Rollando Villazon se distingue donc mais, s’il doit persévérer, il lui reste beaucoup à apprendre car il semble n’avoir qu’une notion vague de l’expression théâtrale et de la direction d’acteurs. Mettre tant de vrais professionnels à la disposition d’un artiste qui fait ses gammes, c’est leur manquer de respect et faire injure à ceux, plus expérimentés, qui les auraient mieux servis.

Il n’empêche que Villazon, à l’évidence, a beaucoup médité sur Werther. Il a des idées, beaucoup d’idées, il en met trop et le spectacle ressemble à une explication de texte : Werther est fou, Werther est un enfant (et tout au long on verra ses doubles en contrepoint affublés du même manteau jaune canari) ; Charlotte et lui sont unis par un amour fatal (une écharpe rouge revient comme un leitmotiv) etc. Il y a une horloge, symbole de la dernière heure, une grande cage-volière pour tenter d’y enfermer le grain de folie, des coussins rouges alignés en rangs d’oignons que l’on peut faire voler…

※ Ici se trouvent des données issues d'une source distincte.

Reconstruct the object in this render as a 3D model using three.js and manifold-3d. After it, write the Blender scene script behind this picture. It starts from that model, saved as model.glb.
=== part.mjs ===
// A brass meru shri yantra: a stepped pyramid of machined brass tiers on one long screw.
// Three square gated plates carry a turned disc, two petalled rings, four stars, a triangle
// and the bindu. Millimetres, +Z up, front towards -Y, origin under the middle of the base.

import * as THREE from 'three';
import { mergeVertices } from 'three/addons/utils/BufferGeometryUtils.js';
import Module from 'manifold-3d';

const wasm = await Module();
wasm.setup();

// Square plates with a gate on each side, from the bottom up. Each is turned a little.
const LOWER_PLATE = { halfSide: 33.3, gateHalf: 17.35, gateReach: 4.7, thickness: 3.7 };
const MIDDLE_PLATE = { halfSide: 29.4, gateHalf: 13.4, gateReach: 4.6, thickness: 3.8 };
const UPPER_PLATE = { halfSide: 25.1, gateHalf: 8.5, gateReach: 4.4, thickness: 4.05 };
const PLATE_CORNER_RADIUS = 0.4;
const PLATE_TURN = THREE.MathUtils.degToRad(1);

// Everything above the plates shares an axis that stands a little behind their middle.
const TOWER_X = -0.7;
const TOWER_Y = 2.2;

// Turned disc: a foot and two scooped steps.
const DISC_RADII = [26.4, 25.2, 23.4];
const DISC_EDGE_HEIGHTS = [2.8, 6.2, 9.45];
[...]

Le sommet est atteint lors de l’interlude de la Nuit de Noël transformé en cauchemar de Charlotte. Cela commence par l’enlèvement du clavecin porté en grande pompe par des figurants vêtus de noir, comme un cercueil ; survient Sophie dont l’index menaçant désigne la coupable, enfin Albert paraît en contre-jour tel la statue du Commandeur ! Quand Charlotte pénètre dans la chambre, Werther ne s’est pas encore suicidé : il écrit fébrilement, narcissiquement, des pages et des pages pendant qu’elle se désespère à l’écart. On se demande même pourquoi il lui répond.

Ce n’est pas absurde dans la mesure où le héros de Goethe s’occupe bien davantage de lui-même et de ses lettres que de la femme qu’il s’est choisi pour bourreau. Mais, dans le cadre de l’opéra, cela ne fonctionne pas ; aucune émotion ne se dégage de ce dernier tableau qui tirerait une larme à l’œil le plus sec.

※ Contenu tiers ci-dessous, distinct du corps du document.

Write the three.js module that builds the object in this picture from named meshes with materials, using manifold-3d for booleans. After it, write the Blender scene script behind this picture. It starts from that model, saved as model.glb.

L’idée générale qui a guidé Villazon semble empruntée à Ariane à Naxos : des bouffons viennent faire contrepoint à la tragédie pour lui redonner, par antiphrase, une crédibilité. Ainsi les prosaïques Schmidt et Johann, flanqués de Brühlmann et Kätchen, romantiques de carte postale, plus éphémères encore, deviennent-ils omniprésent. Ce n’est pas non plus un contresens puisque ces personnages ont été créés par les librettistes pour mettre en valeur, par opposition, la sincérité de Werther et de Charlotte, mais forcer le trait à ce point frôle le ridicule. D’autant que ce clowns font des pitreries rebattues, tout comme les autres protagonistes se contentent de gestes convenus.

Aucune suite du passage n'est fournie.